Now that you've seen this admittedly innovate image, you don't really need to sit through the film in its entirety. You're welcome.
- The other big money shot, and definitely the one that most fans of the movie cite as the reason for the film having a soft spot in their hearts, is the bit where a trapped woman is slowly dragged by a zombie toward a jagged piece of wood that's on an inescapable collision course with her unprotected eyeball. That sequence provides the film's one moment of genuine suspense, but it's undone when an unconvincing dummy head and eyeball are necessarily substituted for the actress at the moment of ocular penetration. The first time I saw it I thought it looked like someone stuffing a splinter into a marshmallow, and it still looks that way to me. I suppose the sequence's enduring power for most viewers has to do more with the idea of the old "injury to the eye motif" than the actual execution of the effect.

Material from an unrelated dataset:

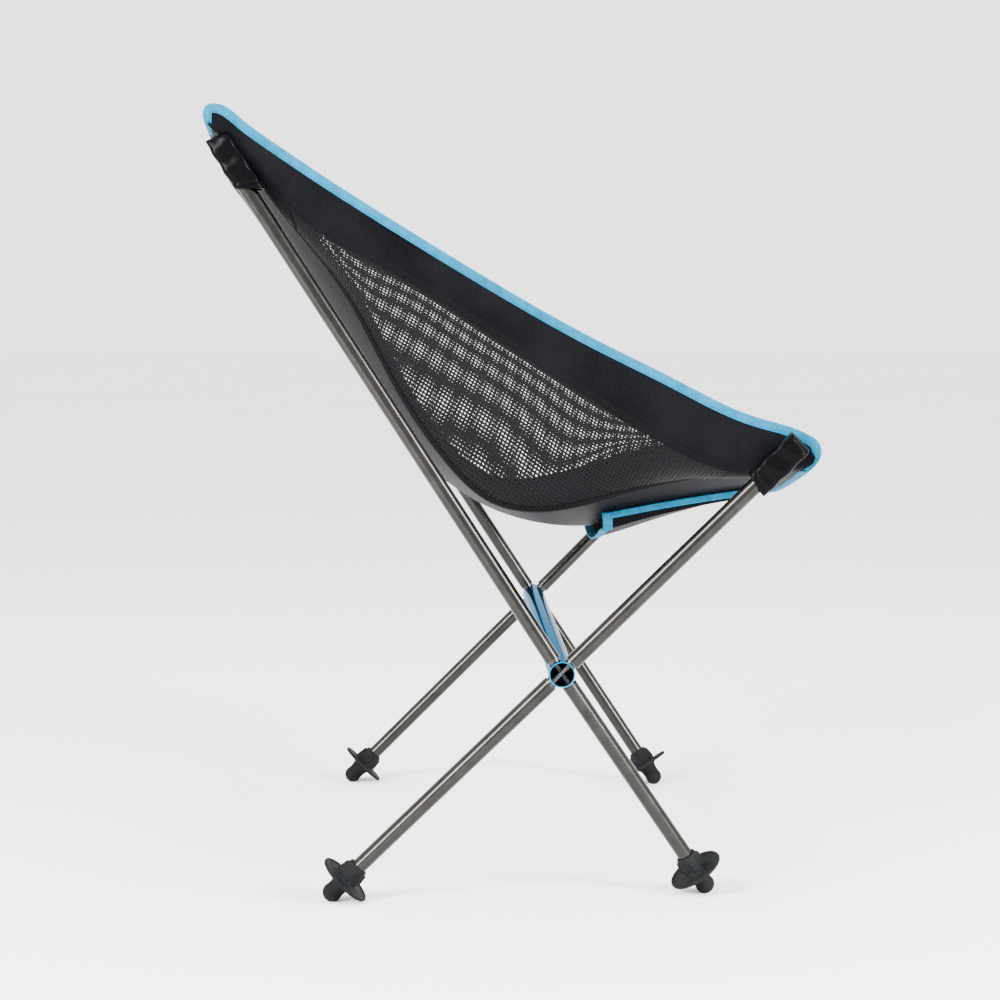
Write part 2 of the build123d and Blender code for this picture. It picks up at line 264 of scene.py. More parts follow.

Yeah, it's conceptually nasty but it's nothing I couldn't have handled when I was as young as nine years of age.
The old "injury to the eye motif," as it was called when such material was discussed relating to explicit comic books in the 1950's.
So, by now my disdain for ZOMBIE should be clear, and I'm glad to say that viewing it again for this year's 31 Days of Horror has cemented my opinion on it, thus allowing me to finally be done with it once and for all. That said, your mileage with it may vary. I'm over-saturated on zombies thanks to nearly two decades of them being perhaps the most ubiquitous horror presence in pop culture, but most folks I know just cannot get enough of the undead, no matter how sub-par the works featuring them may be. And for the record, I have seen several zombie movies that are far worse than ZOMBIE in every respect, but I nonetheless only recommend this film for undemanding zombie movie completists.
Poster from the original U.S. theatrical release.